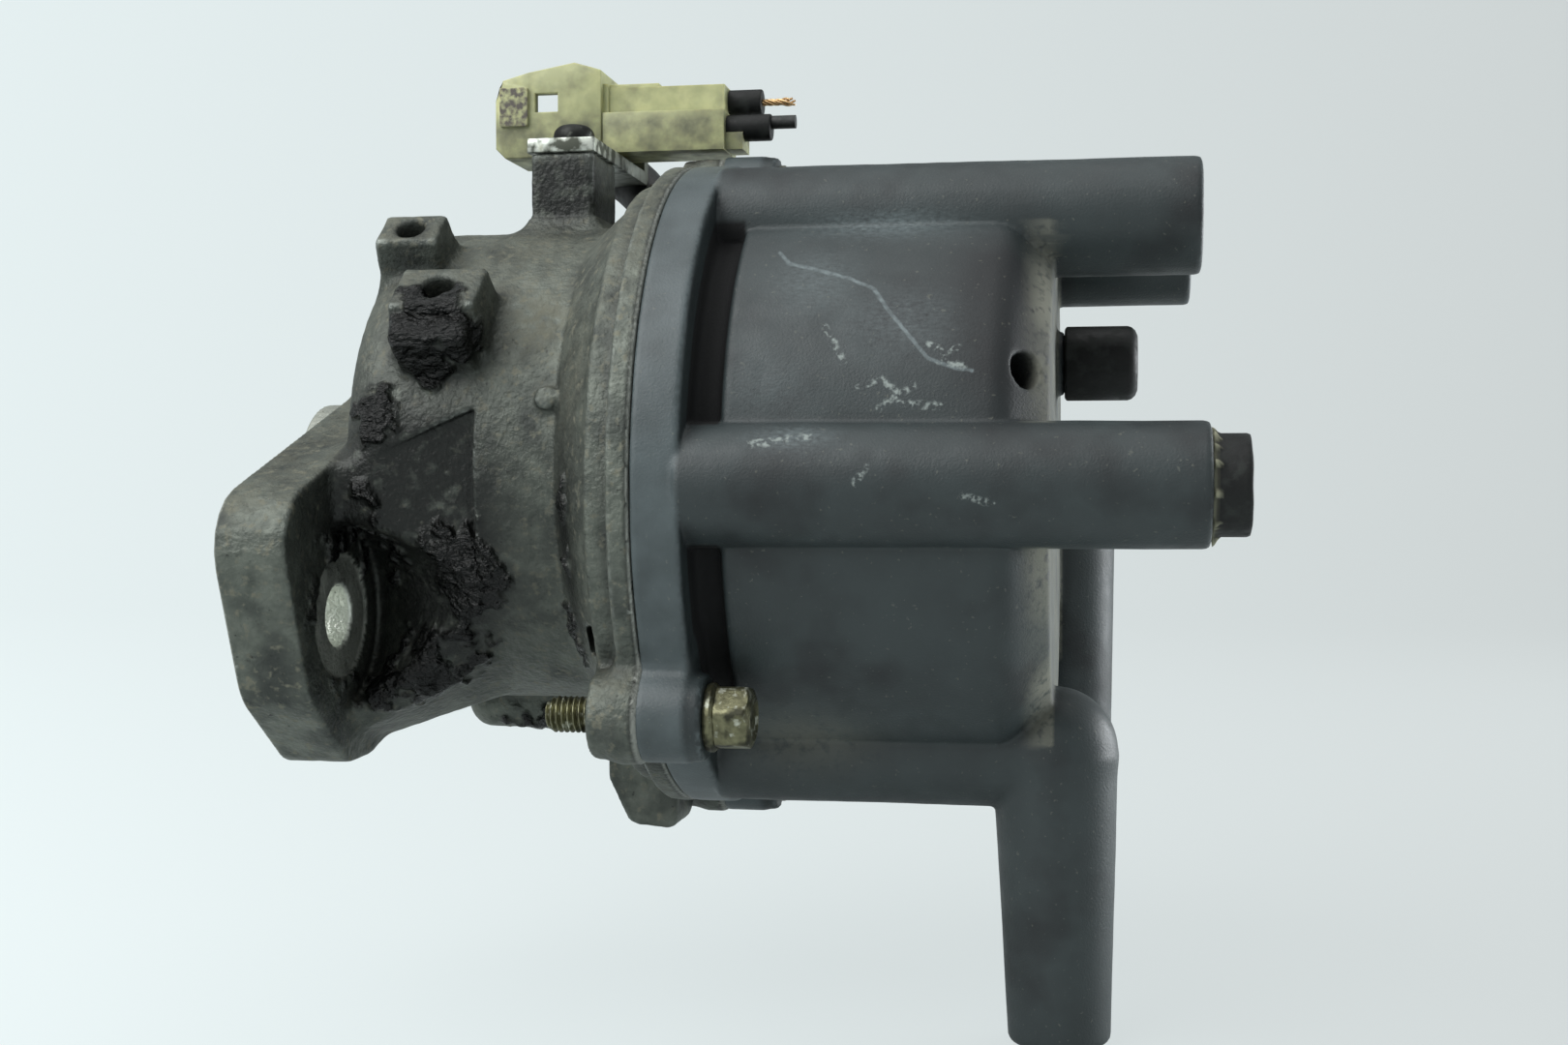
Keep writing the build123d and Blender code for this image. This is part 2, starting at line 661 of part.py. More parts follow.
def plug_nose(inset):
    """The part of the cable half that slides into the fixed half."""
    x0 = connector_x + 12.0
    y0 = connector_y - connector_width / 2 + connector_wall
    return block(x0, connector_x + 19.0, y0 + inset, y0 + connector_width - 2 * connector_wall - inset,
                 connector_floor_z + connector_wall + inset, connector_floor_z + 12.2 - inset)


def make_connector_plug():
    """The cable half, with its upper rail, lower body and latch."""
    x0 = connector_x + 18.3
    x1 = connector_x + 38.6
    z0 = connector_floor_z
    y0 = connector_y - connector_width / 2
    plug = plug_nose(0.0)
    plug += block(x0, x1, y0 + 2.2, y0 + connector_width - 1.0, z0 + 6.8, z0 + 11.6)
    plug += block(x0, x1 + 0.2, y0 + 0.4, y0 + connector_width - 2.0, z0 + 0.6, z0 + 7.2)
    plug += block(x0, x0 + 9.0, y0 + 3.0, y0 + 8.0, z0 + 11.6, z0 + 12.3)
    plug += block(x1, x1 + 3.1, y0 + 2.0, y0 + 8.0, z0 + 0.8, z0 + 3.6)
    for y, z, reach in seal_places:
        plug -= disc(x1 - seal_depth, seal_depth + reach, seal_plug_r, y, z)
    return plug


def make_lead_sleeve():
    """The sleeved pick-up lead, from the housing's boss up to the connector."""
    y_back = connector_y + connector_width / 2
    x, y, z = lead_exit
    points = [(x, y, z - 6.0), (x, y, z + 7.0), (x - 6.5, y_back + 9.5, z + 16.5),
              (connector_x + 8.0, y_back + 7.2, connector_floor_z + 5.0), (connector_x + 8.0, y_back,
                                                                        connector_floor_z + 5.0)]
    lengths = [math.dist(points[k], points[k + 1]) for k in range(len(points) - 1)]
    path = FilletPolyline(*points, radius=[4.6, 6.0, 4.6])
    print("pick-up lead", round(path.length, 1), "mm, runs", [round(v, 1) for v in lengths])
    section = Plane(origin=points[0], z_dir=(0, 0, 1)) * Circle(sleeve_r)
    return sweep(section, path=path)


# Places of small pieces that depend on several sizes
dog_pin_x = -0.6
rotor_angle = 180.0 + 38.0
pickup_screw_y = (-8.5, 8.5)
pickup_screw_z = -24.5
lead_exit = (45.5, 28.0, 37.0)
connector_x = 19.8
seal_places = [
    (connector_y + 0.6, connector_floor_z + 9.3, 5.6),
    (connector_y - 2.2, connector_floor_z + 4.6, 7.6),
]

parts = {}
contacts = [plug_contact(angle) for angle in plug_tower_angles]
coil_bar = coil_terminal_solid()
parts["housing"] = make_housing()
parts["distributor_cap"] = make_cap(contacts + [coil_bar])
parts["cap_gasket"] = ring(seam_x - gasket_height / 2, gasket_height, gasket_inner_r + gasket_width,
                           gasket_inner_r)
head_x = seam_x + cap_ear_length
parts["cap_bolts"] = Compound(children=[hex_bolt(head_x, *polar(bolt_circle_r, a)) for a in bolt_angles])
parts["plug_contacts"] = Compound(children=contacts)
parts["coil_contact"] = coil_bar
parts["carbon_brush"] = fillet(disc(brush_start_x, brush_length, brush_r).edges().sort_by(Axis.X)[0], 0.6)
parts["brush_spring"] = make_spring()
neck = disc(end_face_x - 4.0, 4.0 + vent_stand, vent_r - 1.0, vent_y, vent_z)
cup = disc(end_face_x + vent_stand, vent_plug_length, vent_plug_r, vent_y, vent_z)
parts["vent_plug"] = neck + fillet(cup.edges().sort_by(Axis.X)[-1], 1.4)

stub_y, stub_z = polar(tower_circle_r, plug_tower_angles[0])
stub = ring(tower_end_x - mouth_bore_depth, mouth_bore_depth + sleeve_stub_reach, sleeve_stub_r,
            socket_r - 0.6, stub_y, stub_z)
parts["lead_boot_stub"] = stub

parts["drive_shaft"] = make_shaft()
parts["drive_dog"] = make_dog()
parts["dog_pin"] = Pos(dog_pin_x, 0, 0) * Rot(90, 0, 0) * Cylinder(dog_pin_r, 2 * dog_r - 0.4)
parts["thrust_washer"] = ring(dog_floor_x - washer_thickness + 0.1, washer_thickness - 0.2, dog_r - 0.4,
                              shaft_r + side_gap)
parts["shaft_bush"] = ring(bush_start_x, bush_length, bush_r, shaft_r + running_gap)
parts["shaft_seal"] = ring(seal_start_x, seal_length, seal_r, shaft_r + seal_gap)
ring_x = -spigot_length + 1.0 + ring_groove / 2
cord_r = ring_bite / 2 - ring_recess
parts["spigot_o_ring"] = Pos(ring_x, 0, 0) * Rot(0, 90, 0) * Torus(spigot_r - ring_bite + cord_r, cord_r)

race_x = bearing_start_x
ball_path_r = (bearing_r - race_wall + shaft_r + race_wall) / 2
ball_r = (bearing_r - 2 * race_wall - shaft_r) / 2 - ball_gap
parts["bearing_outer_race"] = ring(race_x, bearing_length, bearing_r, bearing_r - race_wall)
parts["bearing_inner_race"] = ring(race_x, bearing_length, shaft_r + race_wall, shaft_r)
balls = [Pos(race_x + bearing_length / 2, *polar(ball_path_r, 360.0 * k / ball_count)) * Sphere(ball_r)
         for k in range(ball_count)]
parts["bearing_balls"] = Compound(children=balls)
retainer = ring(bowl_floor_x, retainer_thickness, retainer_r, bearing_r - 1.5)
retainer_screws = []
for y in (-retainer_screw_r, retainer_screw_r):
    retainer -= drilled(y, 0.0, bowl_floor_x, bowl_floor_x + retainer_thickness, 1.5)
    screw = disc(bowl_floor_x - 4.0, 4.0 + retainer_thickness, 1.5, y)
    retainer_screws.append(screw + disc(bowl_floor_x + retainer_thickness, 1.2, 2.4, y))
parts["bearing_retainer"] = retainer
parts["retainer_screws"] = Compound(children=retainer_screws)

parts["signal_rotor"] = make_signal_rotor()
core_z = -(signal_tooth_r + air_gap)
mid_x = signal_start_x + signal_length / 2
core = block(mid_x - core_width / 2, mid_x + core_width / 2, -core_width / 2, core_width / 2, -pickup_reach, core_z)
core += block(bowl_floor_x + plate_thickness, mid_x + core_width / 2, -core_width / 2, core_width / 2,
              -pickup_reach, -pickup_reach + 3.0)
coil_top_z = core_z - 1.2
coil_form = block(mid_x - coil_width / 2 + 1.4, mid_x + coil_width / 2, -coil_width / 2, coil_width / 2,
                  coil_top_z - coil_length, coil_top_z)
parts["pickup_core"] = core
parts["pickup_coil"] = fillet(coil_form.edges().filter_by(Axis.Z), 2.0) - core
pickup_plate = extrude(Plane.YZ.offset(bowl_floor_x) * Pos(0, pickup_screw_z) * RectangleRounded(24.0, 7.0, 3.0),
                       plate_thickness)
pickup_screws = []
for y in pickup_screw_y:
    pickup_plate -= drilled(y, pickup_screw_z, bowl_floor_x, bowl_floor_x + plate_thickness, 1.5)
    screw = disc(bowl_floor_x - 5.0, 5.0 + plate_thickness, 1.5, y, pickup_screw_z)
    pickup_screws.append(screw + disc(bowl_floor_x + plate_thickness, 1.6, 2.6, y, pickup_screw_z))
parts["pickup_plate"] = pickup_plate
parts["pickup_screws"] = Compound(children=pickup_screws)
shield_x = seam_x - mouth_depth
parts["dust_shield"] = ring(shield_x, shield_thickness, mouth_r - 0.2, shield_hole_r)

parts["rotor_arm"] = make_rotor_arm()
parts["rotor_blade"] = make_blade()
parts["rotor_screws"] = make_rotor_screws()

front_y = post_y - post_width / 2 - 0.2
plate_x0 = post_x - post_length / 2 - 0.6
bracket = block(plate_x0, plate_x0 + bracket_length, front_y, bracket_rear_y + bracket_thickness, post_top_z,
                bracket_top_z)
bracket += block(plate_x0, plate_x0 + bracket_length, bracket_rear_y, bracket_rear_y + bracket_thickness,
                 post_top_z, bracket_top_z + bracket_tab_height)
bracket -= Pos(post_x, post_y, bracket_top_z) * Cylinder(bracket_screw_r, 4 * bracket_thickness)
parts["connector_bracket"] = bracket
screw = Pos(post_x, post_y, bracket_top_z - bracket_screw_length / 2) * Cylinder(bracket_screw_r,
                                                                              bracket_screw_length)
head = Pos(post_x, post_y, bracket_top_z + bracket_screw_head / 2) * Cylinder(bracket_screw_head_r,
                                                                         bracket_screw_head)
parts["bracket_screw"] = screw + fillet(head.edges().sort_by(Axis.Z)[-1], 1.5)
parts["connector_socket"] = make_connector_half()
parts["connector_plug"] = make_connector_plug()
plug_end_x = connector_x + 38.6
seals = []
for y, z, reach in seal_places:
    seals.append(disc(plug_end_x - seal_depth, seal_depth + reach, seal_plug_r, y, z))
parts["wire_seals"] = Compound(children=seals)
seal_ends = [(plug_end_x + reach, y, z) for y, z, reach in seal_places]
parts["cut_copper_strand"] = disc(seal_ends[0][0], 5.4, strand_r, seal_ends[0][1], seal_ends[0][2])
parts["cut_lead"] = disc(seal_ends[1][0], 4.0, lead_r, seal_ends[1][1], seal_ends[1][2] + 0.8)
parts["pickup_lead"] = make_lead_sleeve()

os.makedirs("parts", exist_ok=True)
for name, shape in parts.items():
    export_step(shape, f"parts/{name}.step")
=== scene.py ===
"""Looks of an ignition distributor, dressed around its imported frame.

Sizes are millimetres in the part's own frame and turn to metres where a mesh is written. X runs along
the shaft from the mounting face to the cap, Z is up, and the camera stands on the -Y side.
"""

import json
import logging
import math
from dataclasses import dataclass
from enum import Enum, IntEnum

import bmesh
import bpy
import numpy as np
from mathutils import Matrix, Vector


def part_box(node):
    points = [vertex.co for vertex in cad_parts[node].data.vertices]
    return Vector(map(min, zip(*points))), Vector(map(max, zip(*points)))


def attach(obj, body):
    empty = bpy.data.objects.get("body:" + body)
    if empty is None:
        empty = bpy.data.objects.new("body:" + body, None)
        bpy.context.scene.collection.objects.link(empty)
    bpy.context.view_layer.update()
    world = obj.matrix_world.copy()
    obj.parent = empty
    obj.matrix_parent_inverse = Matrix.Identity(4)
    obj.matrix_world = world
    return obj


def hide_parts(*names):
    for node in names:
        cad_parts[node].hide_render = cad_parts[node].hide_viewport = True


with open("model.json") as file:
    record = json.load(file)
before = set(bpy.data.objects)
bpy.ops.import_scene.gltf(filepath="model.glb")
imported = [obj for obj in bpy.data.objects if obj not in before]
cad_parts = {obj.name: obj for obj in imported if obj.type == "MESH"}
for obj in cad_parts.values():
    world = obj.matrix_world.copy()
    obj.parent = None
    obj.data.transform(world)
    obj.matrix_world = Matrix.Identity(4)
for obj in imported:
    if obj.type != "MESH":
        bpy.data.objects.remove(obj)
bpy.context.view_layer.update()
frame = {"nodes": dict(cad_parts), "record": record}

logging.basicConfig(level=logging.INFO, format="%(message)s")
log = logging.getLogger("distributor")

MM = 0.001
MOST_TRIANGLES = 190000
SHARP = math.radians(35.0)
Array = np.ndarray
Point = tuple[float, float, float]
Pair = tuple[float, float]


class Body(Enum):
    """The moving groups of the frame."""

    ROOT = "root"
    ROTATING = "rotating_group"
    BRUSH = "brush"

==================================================

§ **EXERCISE REQUIREMENTS**: From the line containing "strand_r, seal_ends[0][1], seal_ends[0][2])" down to the line containing "bpy.context.scene.collection.objects.link(empty)" in the material above, reproduce every line exactly, including the two end lines.

§ **ANSWER FOR THIS EXERCISE**:
parts["cut_copper_strand"] = disc(seal_ends[0][0], 5.4, strand_r, seal_ends[0][1], seal_ends[0][2])
parts["cut_lead"] = disc(seal_ends[1][0], 4.0, lead_r, seal_ends[1][1], seal_ends[1][2] + 0.8)
parts["pickup_lead"] = make_lead_sleeve()

os.makedirs("parts", exist_ok=True)
for name, shape in parts.items():
    export_step(shape, f"parts/{name}.step")
=== scene.py ===
"""Looks of an ignition distributor, dressed around its imported frame.

Sizes are millimetres in the part's own frame and turn to metres where a mesh is written. X runs along
the shaft from the mounting face to the cap, Z is up, and the camera stands on the -Y side.
"""

import json
import logging
import math
from dataclasses import dataclass
from enum import Enum, IntEnum

import bmesh
import bpy
import numpy as np
from mathutils import Matrix, Vector


def part_box(node):
    points = [vertex.co for vertex in cad_parts[node].data.vertices]
    return Vector(map(min, zip(*points))), Vector(map(max, zip(*points)))


def attach(obj, body):
    empty = bpy.data.objects.get("body:" + body)
    if empty is None:
        empty = bpy.data.objects.new("body:" + body, None)
        bpy.context.scene.collection.objects.link(empty)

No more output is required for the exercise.